* start *

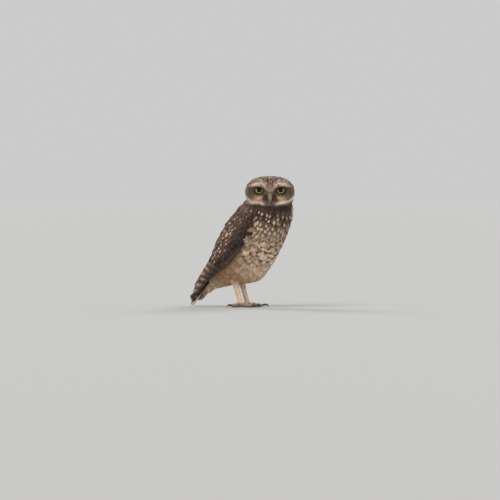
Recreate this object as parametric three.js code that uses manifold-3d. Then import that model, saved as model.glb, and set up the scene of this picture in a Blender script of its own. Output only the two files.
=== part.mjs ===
// A burrowing owl standing on level ground with its head turned to its right, at life size in millimetres.
// It faces -Y with +Z up and its right side towards -X. The ground is the plane z = 0.
import * as THREE from "three";
import { mergeVertices } from "three/addons/utils/BufferGeometryUtils.js";
import Module from "manifold-3d";

const wasm = await Module();
wasm.setup();

// Driving dimensions, in millimetres and degrees
const GAP = 0.32; // clearance between neighbouring pieces
const HEAD_TURN = 60; // how far the head looks round to the bird's right
const HEAD_FORWARD = 43.8; // centre of the head ahead of the ankles
const HEAD_HEIGHT = 172;
const HEAD_HALF_WIDTH = 37.3;
const CROWN = 24.6; // crown above the centre of the head
const CHIN = 31; // lowest feathers of the head below its centre
const FACE_DEPTH = 25.5; // face ahead of the centre of the head
const NAPE_DEPTH = 33;
const HEAD_SQUARENESS = 2.3; // 2 is an ellipsoid, more is boxier
const FACE_FLATNESS = 2.9; // the same, from the side
const EYE_RADIUS = 9;
const EYE_OUT = 16.1; // eye beside the middle of the face
const EYE_UP = 3.6; // eye above the centre of the head
const EYE_DEPTH = 14.7; // centre of the eyeball ahead of the centre of the head
const LID_HALF_WIDTH = 6.8;
const LID_DROP = 6.6; // lower lid below the centre of the eye
const LID_RISE = 5.2; // upper lid above it
const FACE_CROWDING = 0.35; // share of the head's triangles drawn towards the face
const BILL_TIP = { forward: 33.2, height: -17.2 };
const NECK_CUT = { forward: 39, height: 147, lean: 22 }; // where the neck meets the torso
const QUILL_THICK = 0.8; // a quill feather at its shaft
const EDGE_THICK = 0.5; // and at its edges
const TUCK = 1.6; // how far a feather's upper edge is pressed under the next
const ROOT_SUNK = 2.4;
const TAIL_LENGTH = 72;
const TAIL_FALL = 40; // degrees below level
const TAIL_HALF_WIDTH = 12; // where the outer feathers lie
const TAIL_DROP = 13; // of the outer feathers below the middle ones
const SHANK_LENGTH = 46;
const SHANK_LEAN = 15; // degrees from upright, heel behind the toes
const STANCE = 10; // each foot beside the middle
const FOOT_FORWARD = -0.5; // ankles ahead of the middle of the body
const TOE_RADIUS = 2.7;
const GROUND_CLEAR = 0.6; // claw tips above the ground

const X = new THREE.Vector3(1, 0, 0);
const Y = new THREE.Vector3(0, 1, 0);
const Z = new THREE.Vector3(0, 0, 1);
const rad = THREE.MathUtils.degToRad;
const lerp = THREE.MathUtils.lerp;
const smooth = THREE.MathUtils.smoothstep;

// A point of the middle plane, from how far forward and how high it is
const mid = (forward, height, side = 0) => new THREE.Vector3(side, -forward, height);

// Plumage and horn colours
const coat = (name, color, roughness = 0.9) =>
  new THREE.MeshStandardMaterial({ name, color, roughness, metalness: 0 });
const brown = coat("brown plumage", 0x5b4535);
const quill = coat("brown quills", 0x4c392c, 0.8);
const breast = coat("barred breast", 0xc3a684);
const face = coat("face plumage", 0x8a705a);
const leg = coat("leg feathers", 0xc9a078);
const horn = coat("bill horn", 0xa79a76, 0.45);
const iris = coat("eye", 0xd9c02a, 0.1);

// A closed geometry as a solid, with its faces turned out
function solid(geometry) {
  const bare = geometry.clone();
  bare.deleteAttribute("normal");
  bare.deleteAttribute("uv");
  const merged = mergeVertices(bare, 1e-4);
  const triVerts = new Uint32Array(merged.index.array);
  const build = () =>
    new wasm.Manifold(
      new wasm.Mesh({ numProp: 3, vertProperties: merged.attributes.position.array, triVerts }),
    );
  const made = build();
  if (made.volume() > 0) return made;
  for (let i = 0; i < triVerts.length; i += 3) {
    [triVerts[i + 1], triVerts[i + 2]] = [triVerts[i + 2], triVerts[i + 1]];
  }
  return build();
}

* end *

▶ Challenge
From the first line of the data through the line with "wasm.setup();", quote each line exactly and add nothing else.

▶ Answer to this exercise
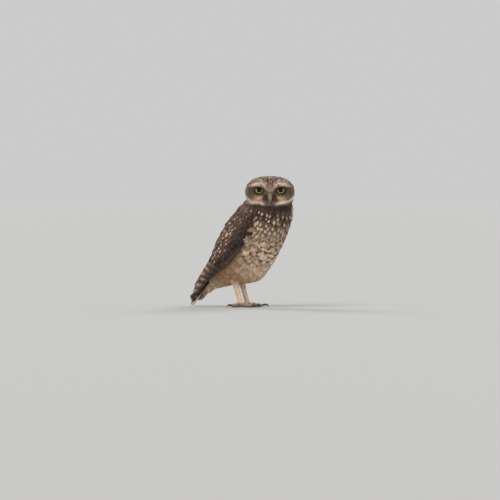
Recreate this object as parametric three.js code that uses manifold-3d. Then import that model, saved as model.glb, and set up the scene of this picture in a Blender script of its own. Output only the two files.
=== part.mjs ===
// A burrowing owl standing on level ground with its head turned to its right, at life size in millimetres.
// It faces -Y with +Z up and its right side towards -X. The ground is the plane z = 0.
import * as THREE from "three";
import { mergeVertices } from "three/addons/utils/BufferGeometryUtils.js";
import Module from "manifold-3d";

const wasm = await Module();
wasm.setup();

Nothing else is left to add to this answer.